begin

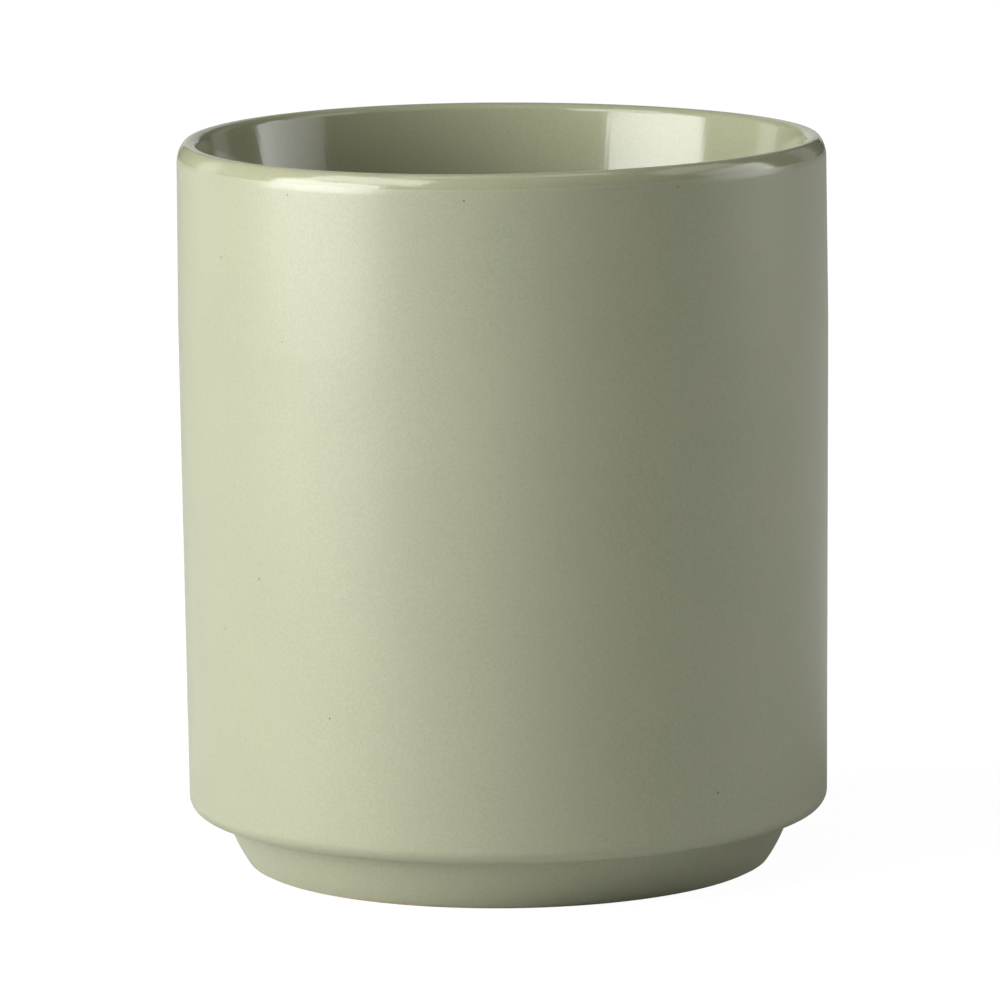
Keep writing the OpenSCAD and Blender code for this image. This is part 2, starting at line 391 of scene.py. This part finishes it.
def glaze(name, deep, mid, pale, ior, roughness, grit):
    """A fired glaze of three near shades, with grain, clouds, pinholes with painted shade and a
    fine skin.
    """
    material = bpy.data.materials.new(name)
    material.use_nodes = True
    tree = material.node_tree
    tree.nodes.clear()
    spot = add(tree, "ShaderNodeTexCoord").outputs["Object"]
    grain = add(tree, "ShaderNodeTexNoise", {"Vector": spot, "Scale": 1 / GRAIN, "Detail": 2.0})
    speck = add(tree, "ShaderNodeTexNoise", {"Vector": spot, "Scale": 1 / SPECK, "Detail": 1.0})
    cloud = add(tree, "ShaderNodeTexNoise", {"Vector": spot, "Scale": 1 / CLOUD, "Detail": 2.0})
    both = add(tree, "ShaderNodeMix", {"Factor": SPECK_SHARE, "A": grain.outputs[0],
                                       "B": speck.outputs[0]})
    shade = add(tree, "ShaderNodeMix", {"Factor": CLOUD_SHARE, "A": both.outputs[0],
                                        "B": cloud.outputs[0]})
    ramp = add(tree, "ShaderNodeValToRGB", {"Fac": shade.outputs[0]})
    low, high = ramp.color_ramp.elements
    low.position, high.position = DEEP_AT, PALE_AT
    low.color, high.color = linear(deep), linear(pale)
    ramp.color_ramp.elements.new((DEEP_AT + PALE_AT) / 2).color = linear(mid)

    cells = add(tree, "ShaderNodeTexVoronoi", {"Vector": spot, "Scale": 1 / PINHOLE_CELL})
    pick = add(tree, "ShaderNodeSeparateColor", {"Color": cells.outputs["Color"]})
    rare = add(tree, "ShaderNodeMapRange", {"Value": pick.outputs[0], "From Min": NO_PINHOLE,
                                            "From Max": 1.0, "To Max": PINHOLE_R / PINHOLE_CELL})
    pit_and_painted_shade = add(tree, "ShaderNodeMath", {0: cells.outputs["Distance"], 1: rare.outputs[0]},
               operation="LESS_THAN")
    # Inside each pinhole the colour turns to #6c6953, painted shade of the pit; the height below
    # sinks the pit as a bump
    colour = add(tree, "ShaderNodeMix", {0: pit_and_painted_shade.outputs[0], COLOUR_A: ramp.outputs[0],
                                         COLOUR_B: linear("#6c6953")}, data_type="RGBA")
    height = add(tree, "ShaderNodeMath",
                 {0: pit_and_painted_shade.outputs[0], 1: -PINHOLE_DEPTH, 2: grain.outputs[0]},
                 operation="MULTIPLY_ADD")
    bump = add(tree, "ShaderNodeBump", {"Strength": 1.0, "Distance": grit,
                                        "Height": height.outputs[0]})
    wear = add(tree, "ShaderNodeMapRange", {"Value": cloud.outputs[0],
                                            "To Min": (1 - WEAR) * roughness,
                                            "To Max": (1 + WEAR) * roughness})
    shader = add(tree, "ShaderNodeBsdfPrincipled",
                 {"Base Color": colour.outputs[COLOUR_OUT], "Roughness": wear.outputs[0],
                  "IOR": ior, "Normal": bump.outputs[0]})
    add(tree, "ShaderNodeOutputMaterial", {"Surface": shader.outputs[0]})
    return material


satin = glaze("satin_sage_glaze", "#989c83", "#9ea087", "#a4a38a", 1.6, 0.3, 0.002 * MM)

# %% [markdown]
# ## Gloss glaze
# Inside, over the lip and under the floor the same sage lies beneath a clear gloss coat. It is
# as smooth as glass, so lamps show in it with crisp sides, broken only by the faint ripple of
# the wall. A glass of IOR 1.52 with low roughness gives that look.

# %% Gloss glaze
gloss = glaze("gloss_sage_glaze", "#979a7e", "#9b9d81", "#9f9f84", 1.52, 0.11, 0.0004 * MM)

# %% [markdown]
# ## Bare clay
# The foot ring carries no glaze, because glaze would weld the pot to the kiln shelf. Fired
# stoneware is warm buff, dry and gritty to the finger, with darker specks of iron. A fine noise
# makes the grit, as colour, dryness and bump together, and a coarser one picks out the iron.

# %% Bare clay
clay = bpy.data.materials.new("bare_fired_stoneware")
clay.use_nodes = True
tree = clay.node_tree
tree.nodes.clear()
GRIT, IRON = 0.3 * MM, 1.6 * MM
IRON_FROM, IRON_FULL, IRON_SHARE = 0.62, 0.7, 0.6
SMOOTHEST, DRIEST = 0.78, 0.95
GRIT_HEIGHT = 0.03 * MM
spot = add(tree, "ShaderNodeTexCoord").outputs["Object"]
grit = add(tree, "ShaderNodeTexNoise", {"Vector": spot, "Scale": 1 / GRIT, "Detail": 3.0})
iron = add(tree, "ShaderNodeTexNoise", {"Vector": spot, "Scale": 1 / IRON, "Detail": 2.0})
buff = add(tree, "ShaderNodeValToRGB", {"Fac": grit.outputs[0]})
buff.color_ramp.elements[0].color = linear("#b39a7c")
buff.color_ramp.elements[1].color = linear("#dcc9ae")
rust = add(tree, "ShaderNodeMapRange", {"Value": iron.outputs[0], "From Min": IRON_FROM,
                                        "From Max": IRON_FULL, "To Max": IRON_SHARE})
toned = add(tree, "ShaderNodeMix", {0: rust.outputs[0], COLOUR_A: buff.outputs[0],
                                    COLOUR_B: linear("#8a6a4c")}, data_type="RGBA")
dry = add(tree, "ShaderNodeMapRange", {"Value": grit.outputs[0], "To Min": SMOOTHEST,
                                       "To Max": DRIEST})
bump = add(tree, "ShaderNodeBump", {"Strength": 1.0, "Distance": GRIT_HEIGHT,
                                    "Height": grit.outputs[0]})
shader = add(tree, "ShaderNodeBsdfPrincipled",
             {"Base Color": toned.outputs[COLOUR_OUT], "Roughness": dry.outputs[0], "IOR": 1.5,
              "Normal": bump.outputs[0]})
add(tree, "ShaderNodeOutputMaterial", {"Surface": shader.outputs[0]})

# %% [markdown]
# ## The four turned pieces
# Each piece starts as a chain of points, gets the wheel as a modifier with its own inputs, and
# ends as a plain mesh. A turned loop can come out with its faces pointing inwards, so the
# normals are worked out again once the doubles are merged, and the printed volume shows that
# the shell is closed and the right way out.

# %% Turn the pieces
STEPS_ROUND = 320
RIM_DIP, RIPPLE = 0.32 * MM, 0.037 * MM


def turned(name, loop, finish, node):
    """Turns a loop of the section into a finished piece that stands for a CAD node."""
    chain = bpy.data.meshes.new(name)
    points = list(loop)
    if points[0][0] > 0 or points[-1][0] > 0:
        points.append(points[0])
    chain.from_pydata([(x * MM, 0, z * MM) for x, z in points],
                      [(i, i + 1) for i in range(len(points) - 1)], [])
    piece = bpy.data.objects.new(name, chain)
    bpy.context.collection.objects.link(piece)
    modifier = piece.modifiers.new("wheel", "NODES")
    modifier.node_group = wheel
    values = {"Section points": len(points), "Steps round": STEPS_ROUND, "Rim dip": RIM_DIP,
              "Ripple": RIPPLE, "Finish": finish}
    for item in wheel.interface.items_tree:
        if item.in_out == "INPUT" and item.name in values:
            modifier[item.identifier] = values[item.name]
    evaluated = piece.evaluated_get(bpy.context.evaluated_depsgraph_get())
    mesh = bpy.data.meshes.new_from_object(evaluated)
    piece.modifiers.clear()
    piece.data = mesh
    shell = bmesh.new()
    shell.from_mesh(mesh)
    bmesh.ops.recalc_face_normals(shell, faces=shell.faces)
    open_edges = sum(not edge.is_manifold for edge in shell.edges)
    print(name, "faces", len(shell.faces), "open edges", open_edges,
          "volume (cm3) %.2f" % (shell.calc_volume(signed=True) * 1e6))
    shell.to_mesh(mesh)
    shell.free()
    mesh.name = name
    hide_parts(node)
    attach(piece, body)


turned("fired_clay", clay_loop, clay, "stoneware_body")
turned("satin_coat", satin_loop, satin, "satin_outer_glaze")
turned("gloss_coat", gloss_loop, gloss, "gloss_inner_glaze")
turned("recess_coat", recess_loop, gloss, "foot_recess_glaze")

# %% [markdown]
# ## Floor and room
# The pot stands on a plain white table in a white room. To the eye the table and the room are
# overexposed, so a camera ray sees an even white, with a trace of shadow left under the foot.
# To the pot the table is ordinary white board: bright where the lamps reach it, and dark in the
# pot's own shadow, which is what shades the underside of the foot.

# %% Floor and room
FLOOR_SIDE = 6.0
FLOOR_GLOW, ROOM_GLOW, WHITE_GLOW = 0.96, 0.02, 1.05

floor_mesh = bpy.data.meshes.new("floor")
half = FLOOR_SIDE / 2
floor_mesh.from_pydata([(-half, -half, 0), (half, -half, 0), (half, half, 0), (-half, half, 0)],
                       [], [(0, 1, 2, 3)])
floor = bpy.data.objects.new("floor", floor_mesh)
bpy.context.collection.objects.link(floor)
board = bpy.data.materials.new("white_board")
board.use_nodes = True
tree = board.node_tree
tree.nodes.clear()
ray = add(tree, "ShaderNodeLightPath").outputs["Is Camera Ray"]
matt = add(tree, "ShaderNodeBsdfDiffuse", {"Color": linear("#d8d8d6")})
dim = add(tree, "ShaderNodeBsdfDiffuse", {"Color": linear("#5a5a5a")})
glow = add(tree, "ShaderNodeEmission", {"Color": linear("#ffffff"), "Strength": FLOOR_GLOW})
seen = add(tree, "ShaderNodeAddShader", {0: dim.outputs[0], 1: glow.outputs[0]})
floor_mix = add(tree, "ShaderNodeMixShader", {0: ray, 1: matt.outputs[0], 2: seen.outputs[0]})
add(tree, "ShaderNodeOutputMaterial", {"Surface": floor_mix.outputs[0]})
floor_mesh.materials.append(board)

world = bpy.data.worlds.new("white_room")
bpy.context.scene.world = world
world.use_nodes = True
tree = world.node_tree
tree.nodes.clear()
ray = add(tree, "ShaderNodeLightPath").outputs["Is Camera Ray"]
room = add(tree, "ShaderNodeBackground", {"Color": linear("#f4f4ec"), "Strength": ROOM_GLOW})
white = add(tree, "ShaderNodeBackground", {"Color": linear("#ffffff"), "Strength": WHITE_GLOW})
sky = add(tree, "ShaderNodeMixShader", {0: ray, 1: room.outputs[0], 2: white.outputs[0]})
add(tree, "ShaderNodeOutputWorld", {"Surface": sky.outputs[0]})
bpy.context.scene.view_settings.view_transform = "Standard"

# %% [markdown]
# ## Lamps
# Plain white soft boxes light the pot, as in a small product studio. A wide one on the left is
# the key: it gives the broad glow on the satin and the crisp bright patch inside. A large one
# high above each side fills the shadows evenly. A lower one to the right, brighter on its far
# side, draws the grey band that rounds the right of the wall. Two narrow ones and a backdrop
# stand behind the pot, and a strip overhead draws thin lines along the lip. Each upright one is
# placed by its bearing in degrees from straight in front of the pot, left being negative, by its
# distance, and by its width and the heights that it covers, all in metres.

# %% Lamps
def soft_box(name, bearing, far, width, low, high, first_glow, last_glow, fade=0.0):
    """An upright area lamp at a bearing in degrees, facing the pot's axis.

    Its glow runs from first_glow to last_glow as the bearing grows, and fade is the share that
    it loses from its middle to both sides, as a real soft box does."""
    height = high - low
    lamp = bpy.data.lights.new(name, "AREA")
    lamp.shape = "RECTANGLE"
    lamp.size, lamp.size_y = width, height
    lamp.energy = pi * width * height
    lamp.use_nodes = True
    tree = lamp.node_tree
    tree.nodes.clear()
    spot = add(tree, "ShaderNodeSeparateXYZ",
               {0: add(tree, "ShaderNodeNewGeometry").outputs["Parametric"]})
    across = add(tree, "ShaderNodeMapRange", {"Value": spot.outputs["X"], "To Min": first_glow,
                                              "To Max": last_glow})
    from_middle = add(tree, "ShaderNodeMath", {0: spot.outputs["X"], 1: 0.5},
                      operation="SUBTRACT")
    off_middle = add(tree, "ShaderNodeMath", {0: from_middle.outputs[0]}, operation="ABSOLUTE")
    hot = add(tree, "ShaderNodeMapRange", {"Value": off_middle.outputs[0], "From Max": 0.5,
                                           "To Min": 1.0, "To Max": 1 - fade})
    glow = add(tree, "ShaderNodeMath", {0: across.outputs[0], 1: hot.outputs[0]},
               operation="MULTIPLY")
    shader = add(tree, "ShaderNodeEmission", {"Strength": glow.outputs[0]})
    add(tree, "ShaderNodeOutputLight", {"Surface": shader.outputs[0]})
    box = bpy.data.objects.new(name, lamp)
    turn = radians(bearing)
    middle = Vector((far * sin(turn), -far * cos(turn), (low + high) / 2))
    facing = Vector((-sin(turn), cos(turn), 0))
    upright = Vector((0, 0, 1))
    side = facing.cross(upright)
    box.matrix_world = (Matrix.Translation(middle)
                        @ Matrix((side, upright, -facing)).transposed().to_4x4())
    box.visible_camera = False
    bpy.context.collection.objects.link(box)
    print(name, "bearing", bearing, "size (m)", round(width, 2), round(height, 2))


soft_box("key_box", -67.2, 1.3, 1.09, 0.0, 0.9, 9.2, 9.2, 0.16)
soft_box("key_haze", -58, 1.5, 1.5, 1.1, 2.3, 5.5, 5.5)
soft_box("right_box", 95, 1.3, 0.82, 0.05, 0.9, 1.2, 4.2)
soft_box("right_haze", 88, 1.5, 1.1, 1.1, 2.0, 1.6, 1.6)
soft_box("back_left", -129, 1.4, 0.34, 0.0, 0.7, 1.0, 1.0)
soft_box("back_right", 141, 1.4, 0.34, 0.0, 0.7, 0.3, 0.3)
soft_box("backdrop", 180, 1.4, 0.7, 0.05, 0.9, 0.6, 0.6)

TOP_WIDTH, TOP_DEPTH, TOP_GLOW = 1.5, 0.2, 2.8
TOP_Y, TOP_Z = -0.45, 1.45
top = bpy.data.lights.new("top_strip", "AREA")
top.shape = "RECTANGLE"
top.size, top.size_y = TOP_WIDTH, TOP_DEPTH
top.energy = TOP_GLOW * pi * TOP_WIDTH * TOP_DEPTH
top_box = bpy.data.objects.new("top_strip", top)
top_box.matrix_world = (Matrix.Translation((0, TOP_Y, TOP_Z))
                        @ Matrix.Rotation(atan2(TOP_Y, TOP_Z), 4, "X"))
top_box.visible_camera = False
bpy.context.collection.objects.link(top_box)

end

#### [Exercise prompt]
Retype the portion of the data above that starts on the line with "hide_parts(node)" and finishes on the line with "FLOOR_GLOW, ROOM_GLOW, WHITE_GLOW", including both of those lines.

#### [Expected output]
    hide_parts(node)
    attach(piece, body)


turned("fired_clay", clay_loop, clay, "stoneware_body")
turned("satin_coat", satin_loop, satin, "satin_outer_glaze")
turned("gloss_coat", gloss_loop, gloss, "gloss_inner_glaze")
turned("recess_coat", recess_loop, gloss, "foot_recess_glaze")

# %% [markdown]
# ## Floor and room
# The pot stands on a plain white table in a white room. To the eye the table and the room are
# overexposed, so a camera ray sees an even white, with a trace of shadow left under the foot.
# To the pot the table is ordinary white board: bright where the lamps reach it, and dark in the
# pot's own shadow, which is what shades the underside of the foot.

# %% Floor and room
FLOOR_SIDE = 6.0
FLOOR_GLOW, ROOM_GLOW, WHITE_GLOW = 0.96, 0.02, 1.05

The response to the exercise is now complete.